Speaking in Brazil on Thursday, Brown said Britain must not rule out taking action needed to boost growth. But his host, President Luiz Inacio Lula da Silva, gave an uneasy reminder of resentment growing in poorer nations.
(It is unfair) that the (poor) be the first to pay the bills of a crisis created by the rich -- not by any blacks, by any Indians, or by any poor, said Lula.
This is a crisis fomented by the irrational behavior of white and blue-eyed people, who before the crisis seemed to know everything, said Lula, who has often blamed the United States for causing the global crisis by practicing casino capitalism.
FINANCIAL FOOLS DAY
On Saturday big crowds are expected to march in a Put People First protest through London, in what police expect will be the largest and most organized G20 demonstration.
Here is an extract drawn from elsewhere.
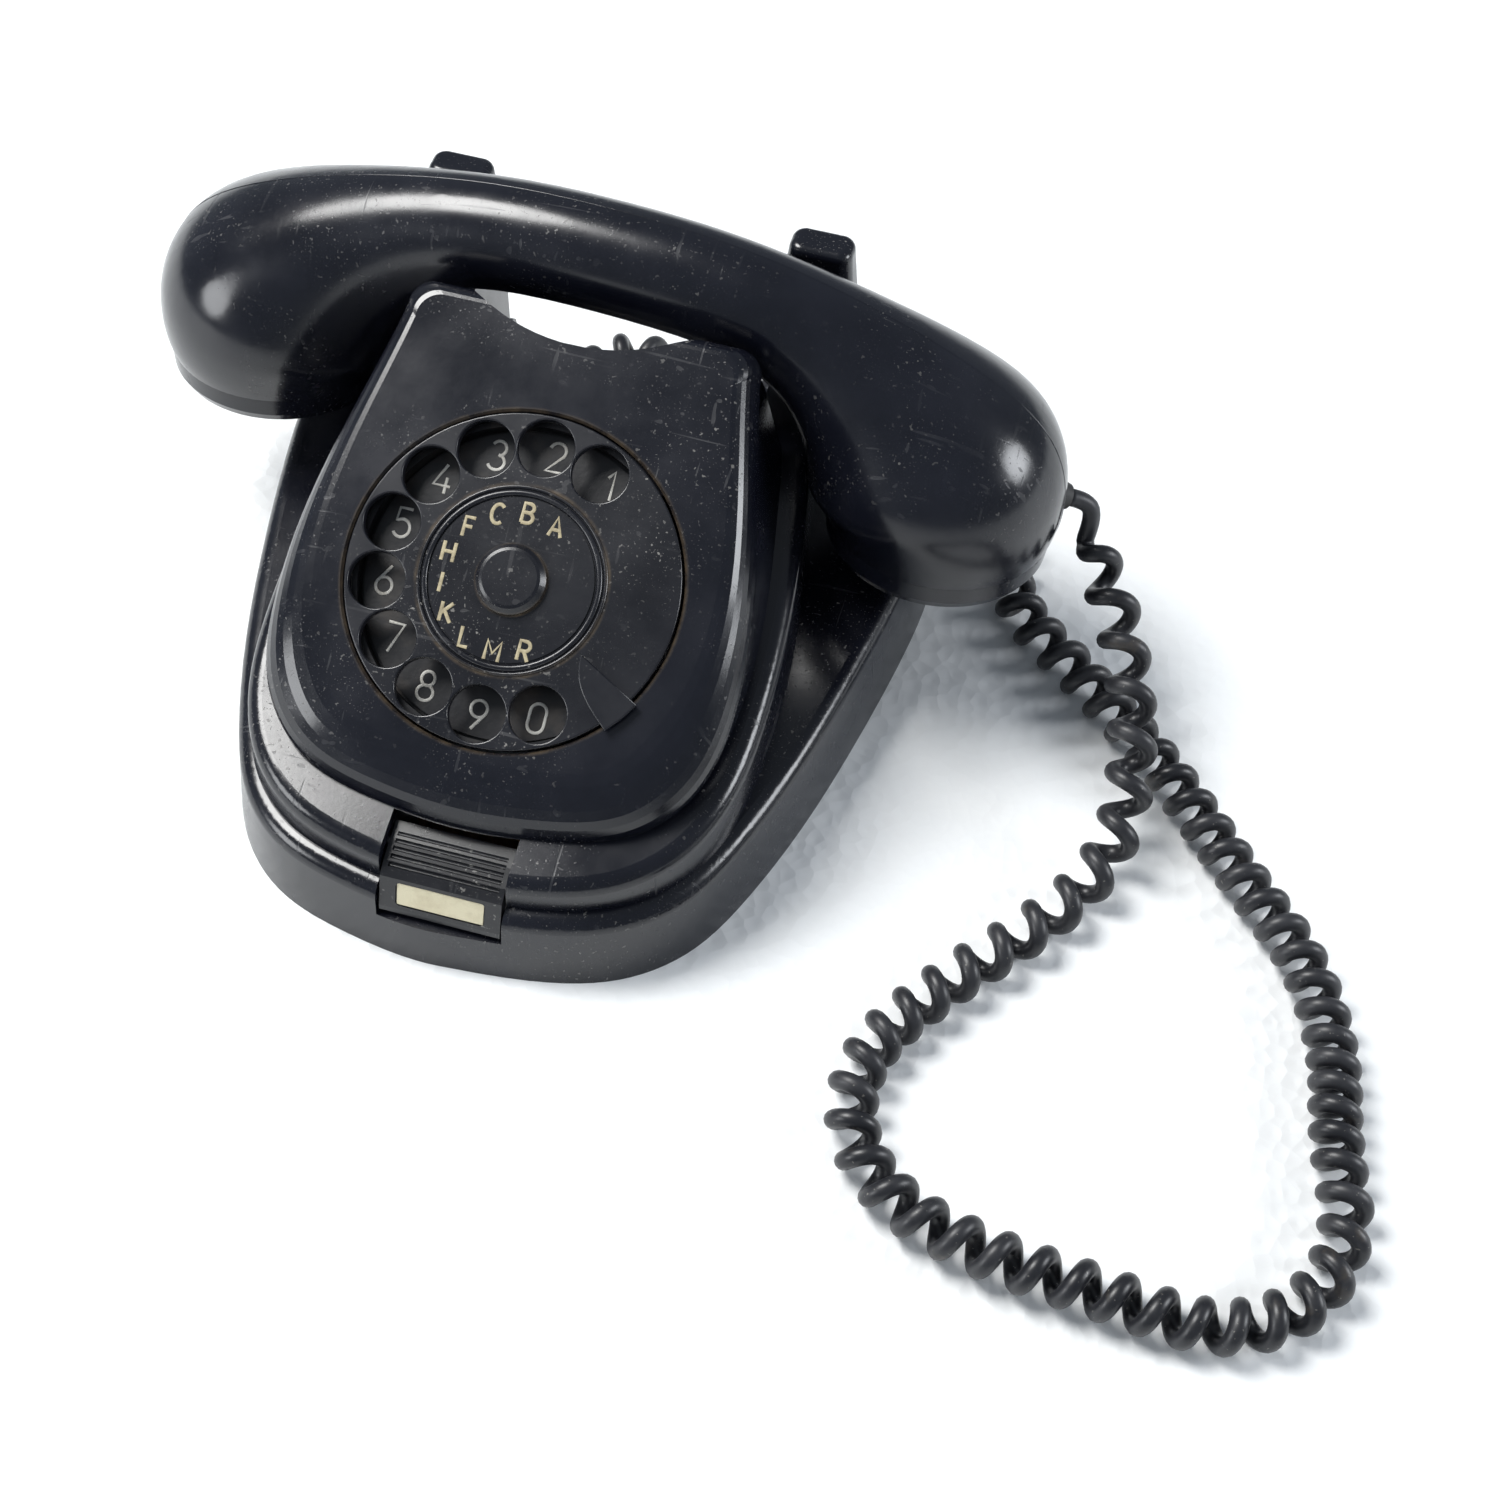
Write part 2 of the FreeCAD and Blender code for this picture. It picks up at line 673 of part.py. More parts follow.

A Financial Fools Day parade is also likely to converge London's financial district on Wednesday.
As the bankers continue to cream off billions of pounds of our money let's put the call out -- reclaim the money, storm the banks and send them packing, said a statement posted on a website by the anti-capitalist Wombles group.
On the markets, Japan's broad TOPIX ended down 0.3 percent on Friday but finished the week 7.8 percent higher -- its biggest weekly gain since 1997. We've hit the bottom, we're making our way up, said Bell Potter Securities private client adviser Stuart Smith in Australia.
European stocks slipped 0.6 percent toward the end of a good week. Cutting away the rhetoric and hyperbole, if you have more buyers than sellers, markets will almost certainly head north, said Chris Hossain of ODL Securities.